Eis que cresce a geração dos derrotados, cresce sobre uma ótica de rancor, cresce com a ânsia de voltar à triunfar. Hitler foi na verdade um canalizador desse rancor, foi o ícone eloqüente capaz de unificar e mobilizar um povo que ansiava por mudanças. O filme O Triunfo da Vontade de Leni Riefenstahl, fala sobre isso, sobre unificação em prol de uma causa, sobre a massa e o poder, sobre o triunfo épico da vontade de uma nação.

Desfilando entre multidões uniformes e discursando para duzentos mil soldados milimetricamente posicionados Hitler diz: “não foi o chamado do estado que os trouxe aqui, mas sim o chamado de seus próprios corações” e isso é a mais pura verdade, a adoração quase religiosa dos alemães da época pelo seu líder foi capaz de mobilizar milhões, que guiados maquiavélica e primorosamente reergueram o país. Dizer que Leni Riefenstahl foi uma Deusa imperfeita é o mesmo que dizer que Hitler foi um Deus imperfeito e isso é inaceitável. Ela foi uma mulher talentosa, mas só mais uma que compartilhava e surfava na mesma onda que todo o povo alemão, mais uma que cresceu em um país falido, mais uma que viu a reviravolta nas palavras de um líder e mais uma que preferiu não ver o que não queria. Sem dúvida O Triunfo da Vontade é um filme artístico, mas mais do que isso, ele é passional, é uma prova de amor a Hitler e uma jura de fidelidade ao seu ideal.

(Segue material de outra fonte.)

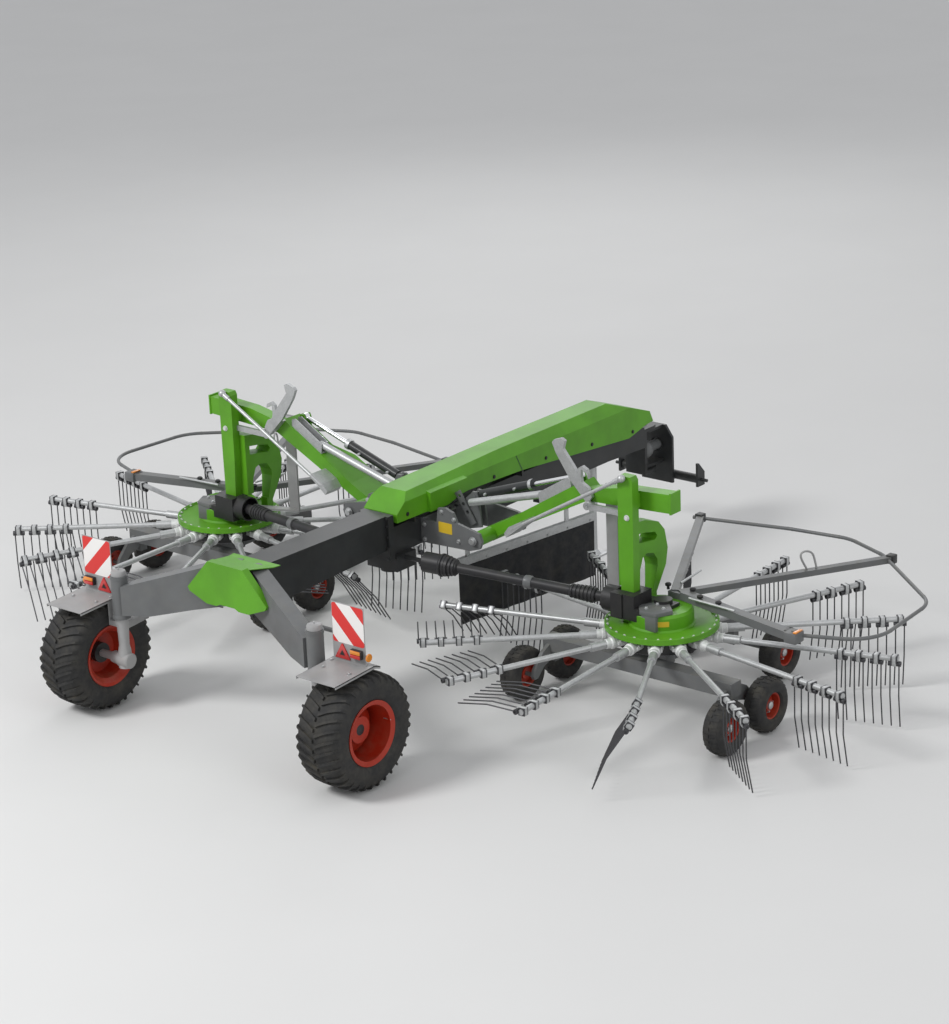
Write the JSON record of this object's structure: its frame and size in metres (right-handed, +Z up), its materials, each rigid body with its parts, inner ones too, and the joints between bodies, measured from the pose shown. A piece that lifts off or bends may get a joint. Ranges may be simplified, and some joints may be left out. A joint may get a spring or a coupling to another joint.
{
  "type": "twin rotor hay rake",
  "caption": "Trailed hay rake with two tine rotors on lifting side booms, a long hood, a swath curtain and a steered rear axle",
  "frame": {"origin": "middle of the bounding box in plan, at ground level", "axes": "+X points forward to the hitch, +Y to the left side, +Z up"},
  "size_m": [5.9049, 7.8434, 1.902],
  "materials": {
    "frame_grey": "semi-gloss anthracite paint on welded plate",
    "mid_grey": "semi-gloss grey paint on welded plate",
    "green_paint": "glossy bright green paint",
    "black_paint": "glossy black paint",
    "rim_red": "glossy orange-red paint",
    "galvanised": "hot-dip galvanised, dull",
    "shaft_steel": "bare machined steel",
    "chrome_rod": "polished chrome",
    "spring_steel": "dark lacquered spring steel",
    "tyre_rubber": "matt black rubber",
    "black_plastic": "matt black plastic guard",
    "curtain_cloth": "matt black coated cloth"
  },
  "bodies": {
    "frame": {"main_beam": "frame_grey", "hitch_fork": "frame_grey", "axle_beam": "mid_grey", "rear_cover": "green_paint", "hood": "green_paint", "central_gearbox": "frame_grey", "jack_tube": "galvanised", "curtain_bar": "galvanised", "curtain": "curtain_cloth", "boom_bracket_left": "mid_grey", "boom_bracket_right": "mid_grey"},
    "headstock_body": {"headstock": "frame_grey"},
    "drive_stub_body": {"drive_stub": "shaft_steel"},
    "jack_leg_body": {"jack_leg": "galvanised"},
    "track_rod_body": {"track_rod": "mid_grey"},
    "knuckle_left_body": {"knuckle_left": "mid_grey", "mudguard_left": "mid_grey"},
    "road_wheel_left": {"rim_left": "rim_red", "tyre_left": "tyre_rubber"},
    "boom_left_body": {"boom_left": "green_paint", "boom_links_left": "galvanised", "rotor_frame_left": "green_paint", "rotor_housing_left": "green_paint", "rotor_gearbox_left": "black_paint", "chassis_left": "mid_grey", "guard_left": "mid_grey"},
    "lift_barrel_left_body": {"lift_barrel_left": "black_paint"},
    "lift_rod_left_body": {"lift_rod_left": "chrome_rod"},
    "drive_shaft_left_body": {"drive_shaft_left": "black_plastic"},
    "rotor_left_body": {"tine_arms_left": "galvanised", "tines_left": "spring_steel"},
    "tandem_left_1": {"wheel_left_1": "tyre_rubber"},
    "tandem_left_2": {"wheel_left_2": "tyre_rubber"},
    "tandem_left_3": {"wheel_left_3": "tyre_rubber"},
    "tandem_left_4": {"wheel_left_4": "tyre_rubber"},
    "front_pair_left": {"front_wheels_left": "tyre_rubber"},
    "knuckle_right_body": {"knuckle_right": "mid_grey", "mudguard_right": "mid_grey"},
    "road_wheel_right": {"rim_right": "rim_red", "tyre_right": "tyre_rubber"},
    "boom_right_body": {"boom_right": "green_paint", "boom_links_right": "galvanised", "rotor_frame_right": "green_paint", "rotor_housing_right": "green_paint", "rotor_gearbox_right": "black_paint", "chassis_right": "mid_grey", "guard_right": "mid_grey"},
    "lift_barrel_right_body": {"lift_barrel_right": "black_paint"},
    "lift_rod_right_body": {"lift_rod_right": "chrome_rod"},
    "drive_shaft_right_body": {"drive_shaft_right": "black_plastic"},
    "rotor_right_body": {"tine_arms_right": "galvanised", "tines_right": "spring_steel"},
    "tandem_right_1": {"wheel_right_1": "tyre_rubber"},
    "tandem_right_2": {"wheel_right_2": "tyre_rubber"},
    "tandem_right_3": {"wheel_right_3": "tyre_rubber"},
    "tandem_right_4": {"wheel_right_4": "tyre_rubber"},
    "front_pair_right": {"front_wheels_right": "tyre_rubber"}
  },
  "joints": [
    {"name": "headstock_swivel", "type": "hinge", "parent": "frame", "child": "headstock_body", "pos_m": [2.592, 0, 0.84], "axis": [0, 0, 1], "range_deg": [-60, 60]},
    {"name": "drive_turn", "type": "hinge", "parent": "headstock_body", "child": "drive_stub_body", "pos_m": [2.772, 0, 0.82], "axis": [1, 0, 0], "continuous": true},
    {"name": "jack_slide", "type": "slide", "parent": "frame", "child": "jack_leg_body", "axis": [0, 0, 1], "range_m": [0, 0.35]},
    {"name": "track_rod_swing", "type": "hinge", "parent": "knuckle_left_body", "child": "track_rod_body", "pos_m": [-2.128, 0.964, 0.9], "axis": [0, 0, 1], "range_deg": [-25, 25]},
    {"name": "steer_left", "type": "hinge", "parent": "frame", "child": "knuckle_left_body", "pos_m": [-2.528, 0.964, 0.9], "axis": [0, 0, 1], "range_deg": [-25, 25]},
    {"name": "road_wheel_turn_left", "type": "hinge", "parent": "knuckle_left_body", "child": "road_wheel_left", "pos_m": [-2.528, 1.28, 0.425], "axis": [0, 1, 0], "continuous": true},
    {"name": "boom_lift_left", "type": "hinge", "parent": "frame", "child": "boom_left_body", "pos_m": [-0.228, 0.62, 1.02], "axis": [1, 0, 0], "range_deg": [-3, 82]},
    {"name": "lift_swing_left", "type": "hinge", "parent": "frame", "child": "lift_barrel_left_body", "pos_m": [-0.038, 0.38, 1.238], "axis": [1, 0, 0], "range_deg": [-4, 92]},
    {"name": "lift_stroke_left", "type": "slide", "parent": "lift_barrel_left_body", "child": "lift_rod_left_body", "axis": [0, 0.9475, 0.3197], "range_m": [-0.46, 0.03]},
    {"name": "shaft_swing_left", "type": "hinge", "parent": "frame", "child": "drive_shaft_left_body", "pos_m": [-0.638, 0.33, 0.875], "axis": [1, 0, 0], "range_deg": [-3, 67]},
    {"name": "rotor_turn_left", "type": "hinge", "parent": "boom_left_body", "child": "rotor_left_body", "pos_m": [-0.16, 2.176, 0.563], "axis": [0, 0, 1], "continuous": true},
    {"name": "wheel_turn_left_1", "type": "hinge", "parent": "boom_left_body", "child": "tandem_left_1", "pos_m": [-0.668, 3.081, 0.205], "axis": [0, 1, 0], "continuous": true},
    {"name": "wheel_turn_left_2", "type": "hinge", "parent": "boom_left_body", "child": "tandem_left_2", "pos_m": [-0.168, 3.081, 0.205], "axis": [0, 1, 0], "continuous": true},
    {"name": "wheel_turn_left_3", "type": "hinge", "parent": "boom_left_body", "child": "tandem_left_3", "pos_m": [-0.668, 1.271, 0.205], "axis": [0, 1, 0], "continuous": true},
    {"name": "wheel_turn_left_4", "type": "hinge", "parent": "boom_left_body", "child": "tandem_left_4", "pos_m": [-0.168, 1.271, 0.205], "axis": [0, 1, 0], "continuous": true},
    {"name": "front_wheels_turn_left", "type": "hinge", "parent": "boom_left_body", "child": "front_pair_left", "pos_m": [0.722, 2.176, 0.205], "axis": [0, 1, 0], "continuous": true},
    {"name": "steer_right", "type": "hinge", "parent": "frame", "child": "knuckle_right_body", "pos_m": [-2.528, -0.964, 0.9], "axis": [0, 0, 1], "range_deg": [-25, 25]},
    {"name": "road_wheel_turn_right", "type": "hinge", "parent": "knuckle_right_body", "child": "road_wheel_right", "pos_m": [-2.528, -1.28, 0.425], "axis": [0, 1, 0], "continuous": true},
    {"name": "boom_lift_right", "type": "hinge", "parent": "frame", "child": "boom_right_body", "pos_m": [-0.228, -0.62, 1.02], "axis": [-1, 0, 0], "range_deg": [-3, 82]},
    {"name": "lift_swing_right", "type": "hinge", "parent": "frame", "child": "lift_barrel_right_body", "pos_m": [-0.038, -0.38, 1.238], "axis": [-1, 0, 0], "range_deg": [-4, 92]},
    {"name": "lift_stroke_right", "type": "slide", "parent": "lift_barrel_right_body", "child": "lift_rod_right_body", "axis": [0, -0.9475, 0.3197], "range_m": [-0.46, 0.03]},
    {"name": "shaft_swing_right", "type": "hinge", "parent": "frame", "child": "drive_shaft_right_body", "pos_m": [-0.638, -0.33, 0.875], "axis": [-1, 0, 0], "range_deg": [-3, 67]},
    {"name": "rotor_turn_right", "type": "hinge", "parent": "boom_right_body", "child": "rotor_right_body", "pos_m": [-0.16, -2.176, 0.563], "axis": [0, 0, 1], "continuous": true},
    {"name": "wheel_turn_right_1", "type": "hinge", "parent": "boom_right_body", "child": "tandem_right_1", "pos_m": [-0.668, -3.081, 0.205], "axis": [0, 1, 0], "continuous": true},
    {"name": "wheel_turn_right_2", "type": "hinge", "parent": "boom_right_body", "child": "tandem_right_2", "pos_m": [-0.168, -3.081, 0.205], "axis": [0, 1, 0], "continuous": true},
    {"name": "wheel_turn_right_3", "type": "hinge", "parent": "boom_right_body", "child": "tandem_right_3", "pos_m": [-0.668, -1.271, 0.205], "axis": [0, 1, 0], "continuous": true},
    {"name": "wheel_turn_right_4", "type": "hinge", "parent": "boom_right_body", "child": "tandem_right_4", "pos_m": [-0.168, -1.271, 0.205], "axis": [0, 1, 0], "continuous": true},
    {"name": "front_wheels_turn_right", "type": "hinge", "parent": "boom_right_body", "child": "front_pair_right", "pos_m": [0.722, -2.176, 0.205], "axis": [0, 1, 0], "continuous": true}
  ],
  "couplings": [
    {"joint": "track_rod_swing", "follows": "headstock_swivel", "ratio": 0.4},
    {"joint": "steer_left", "follows": "headstock_swivel", "ratio": -0.4},
    {"joint": "lift_swing_left", "follows": "boom_lift_left", "ratio": 1.0968},
    {"joint": "lift_stroke_left", "follows": "boom_lift_left", "m_per_rad": -0.28662},
    {"joint": "shaft_swing_left", "follows": "boom_lift_left", "ratio": 0.8067},
    {"joint": "steer_right", "follows": "headstock_swivel", "ratio": -0.4},
    {"joint": "lift_swing_right", "follows": "boom_lift_right", "ratio": 1.0968},
    {"joint": "lift_stroke_right", "follows": "boom_lift_right", "m_per_rad": -0.28662},
    {"joint": "shaft_swing_right", "follows": "boom_lift_right", "ratio": 0.8067},
    {"joint": "rotor_turn_right", "follows": "rotor_turn_left", "ratio": -1}
  ]
}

A beleza estética do filme se baseia mais na perfeição das multidões e estandartes do que em qualquer coisa, não existe individuo se não o de Hitler, que em seus discursos sempre frisa a unidade alemã, perfeita e homogênea. Ao discursar para os jovens o líder fala: “Veremos as margens do que plantamos e criamos, mas seguiremos adiante e com os outros a Alemanha viverá e quando não existir rastro de nós, a Alemanha viverá. Não existe caminho se não o caminho de nossa causa, afinal, vocês são sangue do nosso sangue, e quando erguermos os pilares da vitória vocês também estarão neles.”

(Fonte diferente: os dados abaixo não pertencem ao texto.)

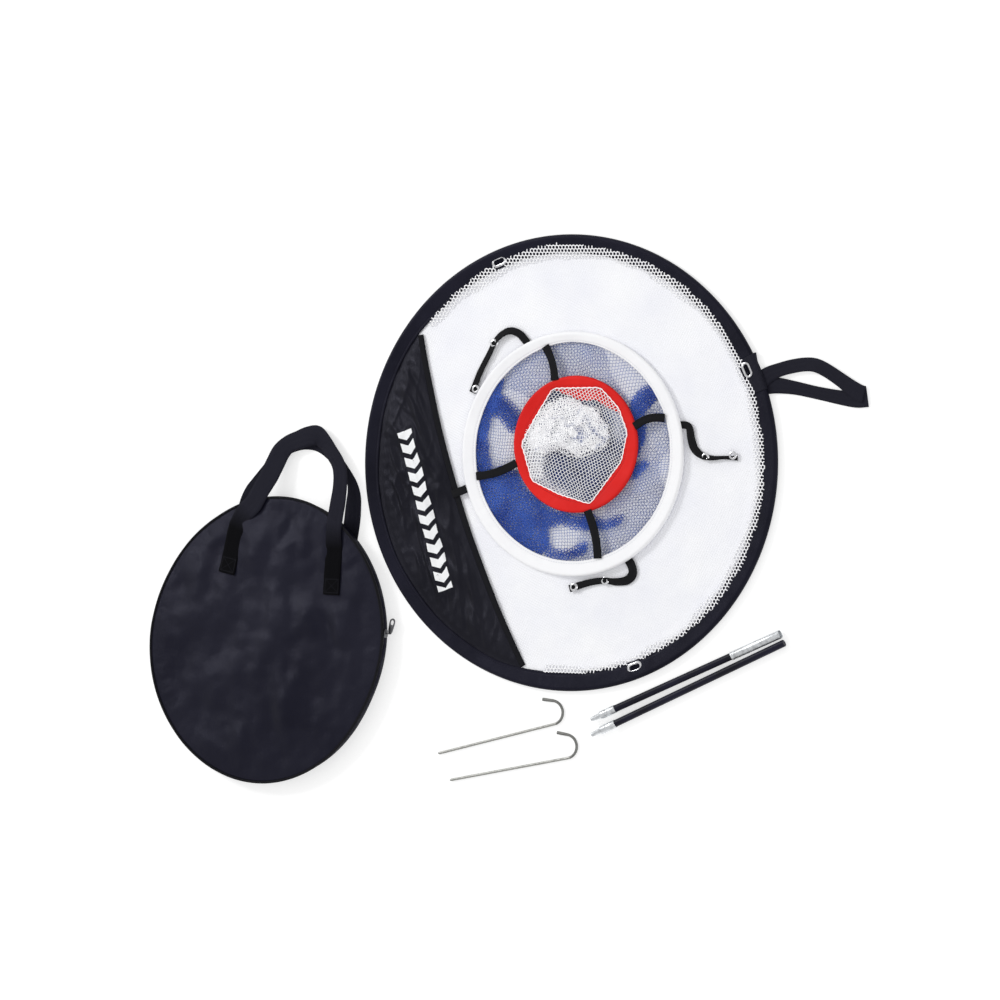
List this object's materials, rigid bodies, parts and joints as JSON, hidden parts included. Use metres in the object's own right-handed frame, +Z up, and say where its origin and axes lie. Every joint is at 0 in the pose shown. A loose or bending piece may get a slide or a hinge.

O filme de Leni Riefenstahl é o reflexo da ideologia de Hitler, da unidade de um povo, de uma força estabilizadora, da devoção de uma massa, da loucura megalomaníaca de um homem, da dissolução do individuo em prol do coletivo, da homogeneidade e da arianidade.

O filme não fala sobre pureza racial, mas ela está implícita em tudo ele mostra, Leni prefere sempre mostrar a beleza ariana e a câmera sempre procura os mais belos.

Não existe desculpa ou perdão para nenhum alemão que já ergueu seu braço para Hitler, Leni Riefenstahl, assim como todo o povo alemão, sempre soube de tudo que acontecia nos campos, eles enviaram seus vizinhos judeus à morte e isso nunca foi problema, afinal, os judeus não eram alemães como eles, seriam um câncer na perfeição de suas tropas bem dispostas.

Os judeus eram roubados e aprisionados no meio do nada entre tapumes, para que ninguém tivesse que ver, lá eram mortos em banheiros vazios, para que ninguém tivesse que ver, seus corpos eram queimados, para que ninguém tivesse que ver.

Até mesmo para um soldado nazista anti-semita desde o nascimento era difícil balear uma mãe e um filho, as câmaras de gás foram criadas não só para otimizar o processo industrial da morte, mas também para pupar os soldados de ver a chacina, até mesmo a queima dos corpos eram feitas por judeus que recebiam mais tempo de vida por fazê-lo. A verdade sempre esteve ali, mas posta de forma que ninguém tivesse que ver, Leni sempre soube de tudo isso e covardemente escolheu não ver, atendeu ao pedido de seu mestre e, de forma genial, louvou a Alemanha nazista, homogenia, poderosa, cruel e horrenda.